Still – hear me out.
Imagine there was a program called like… I don’t know… The “Back On Your Feet Initiative” or something like that. If I’m not terribly offbase here, I believe foster homes are provided a stipend for taking in foster children to cover things like room, board, food, etc. — essentials related to fostering.
Ok – what if this initiative focused on connecting caring families with a spare room with homeless people and families? Both parties would be screened and matched, and then once they are matched – the family takes in the homeless person or family. This would allow for the homeless in this situation to have a permanent mailing address for a while, a place to sleep & clean themselves, safety, etc. – but this would be a beneficial thing for them because they’d be contributing to a household until they get back on their feet.
The supporting family in question would receive a regular stipend along the lines of how foster families currently do. According to the Knotts Family Agency, “The state of California [for example] pays foster parents an average of $1000 to $2,609 per month to help with the expenses from taking care of the child.”
I really do believe this program could just be copy/pasted for homeless individuals and families in the United States. The U.S. Foster System definitely isn’t perfect, and this wouldn’t be either — but it’s a step toward progressing in the right direction and “helping people” vs. perfection.
Again, my only concern here would be not having enough willing good souls out there. And understandably so — I mean, taking in a child and giving them a loving and supportive environment is worlds different than allowing an adult stranger into your home.
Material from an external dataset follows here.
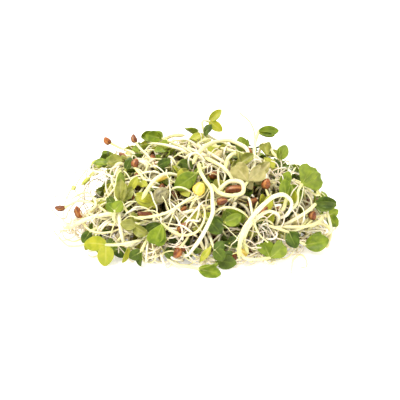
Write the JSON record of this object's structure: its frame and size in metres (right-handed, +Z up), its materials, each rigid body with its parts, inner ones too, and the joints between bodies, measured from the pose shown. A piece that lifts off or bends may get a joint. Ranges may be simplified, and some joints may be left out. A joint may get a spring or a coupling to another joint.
{
  "type": "heap of mixed sprouts",
  "caption": "Loose tangled heap of mixed cut sprouts: white stems, matted roots, small green seed leaves and clinging seed coats, lying on a surface as a salad or garnish.",
  "frame": {"origin": "middle of the flat underside of the root clump that the heap stands on, on the surface that the heap lies on", "axes": "+X along the heap's length, to the right as the picture shows it; +Y away from the viewer; +Z up"},
  "size_m": [0.1126, 0.0828, 0.0419],
  "materials": {
    "stem": "pale creamy white, glossy and a little see-through",
    "lime": "bright yellow-green leaf",
    "dark": "dark green leaf",
    "green": "fresh mid green leaf",
    "olive": "grey-green underside of a leaf",
    "coat": "red-brown seed coat",
    "kernel": "yellow seed"
  },
  "bodies": {
    "root": {"stem_bunch_01": "stem", "stem_bunch_02": "stem", "stem_bunch_03": "stem", "stem_bunch_04": "stem", "stem_bunch_05": "stem", "stem_bunch_06": "stem", "stem_bunch_07": "stem", "stem_bunch_08": "stem", "stem_bunch_09": "stem", "stem_bunch_10": "stem", "stem_bunch_11": "stem", "leaf_pair_01": "lime", "leaf_pair_02": "dark", "leaf_pair_03": "green", "leaf_pair_04": "green", "leaf_pair_05": "green", "leaf_pair_06": "green", "leaf_pair_07": "green", "leaf_pair_08": "green", "leaf_pair_09": "dark", "leaf_pair_10": "green", "leaf_pair_11": "green", "leaf_pair_12": "dark", "leaf_pair_13": "green", "leaf_pair_14": "green", "leaf_pair_15": "green", "leaf_pair_16": "lime", "leaf_pair_17": "olive", "leaf_pair_18": "green", "leaf_pair_19": "lime", "leaf_pair_20": "dark", "leaf_pair_21": "dark", "leaf_pair_22": "green", "leaf_pair_23": "dark", "leaf_pair_24": "dark", "leaf_pair_25": "green", "leaf_pair_26": "dark", "leaf_pair_27": "olive", "leaf_pair_28": "dark", "leaf_pair_29": "olive", "leaf_pair_30": "green", "leaf_pair_31": "dark", "leaf_pair_32": "lime", "leaf_pair_33": "green", "leaf_pair_34": "green", "leaf_pair_35": "dark", "leaf_pair_36": "lime", "leaf_pair_37": "green", "leaf_pair_38": "green", "seed_coat_01": "coat", "seed_coat_02": "coat", "seed_coat_03": "coat", "seed_coat_04": "coat", "seed_coat_05": "coat", "seed_coat_06": "coat", "seed_coat_07": "coat", "seed_coat_08": "coat", "seed_coat_09": "coat", "yellow_kernel": "kernel"}
  },
  "joints": []
}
That’s why the vetting would HAVE to be on point & the screening process couldn’t cut any corners.
This program wouldn’t be for every homeless person out there for sure, but for those who would qualify – it could potentially work wonders.
And that’s it. Good or bad – those are my ideas. None of them are perfect, and some are downright naive — but hey, I was literally called a dreamer a couple of days ago, so I own it.
As I said in the first part of this, as an individual – I don’t know what all I can do for the homelessness issue plaguing our country other than to point it out on this platform. There really isn’t any system-based move I can make, at scale, that will put a dent in this crisis.
But, my personal bit for this will be to contact everyone mentioned in the CNBC video that I linked to yesterday & share my ideas. I plan to send them a link to this post and ask how I can further get involved in helping. That is MY personal action plan out of this post.
Please keep in mind that homelessness doesn’t have a preference. A person can be of any race, gender, age, and from any background. Their situation may be rooted in a mental affliction, a few choices, or some bad luck. This impacts individuals, families, children. And with many people in The U.S. living check-to-check and with very little in their bank accounts – many of us aren’t far from being counted in this number. All it takes is one financial shock to the system. So, please never forget their humanity.
I really do view this crisis, and how we choose to handle it, as a test of our collective humanity.
Not sure what I expect you all to do with that, but that’s where my head is at with it. I really do appreciate you if you got this far.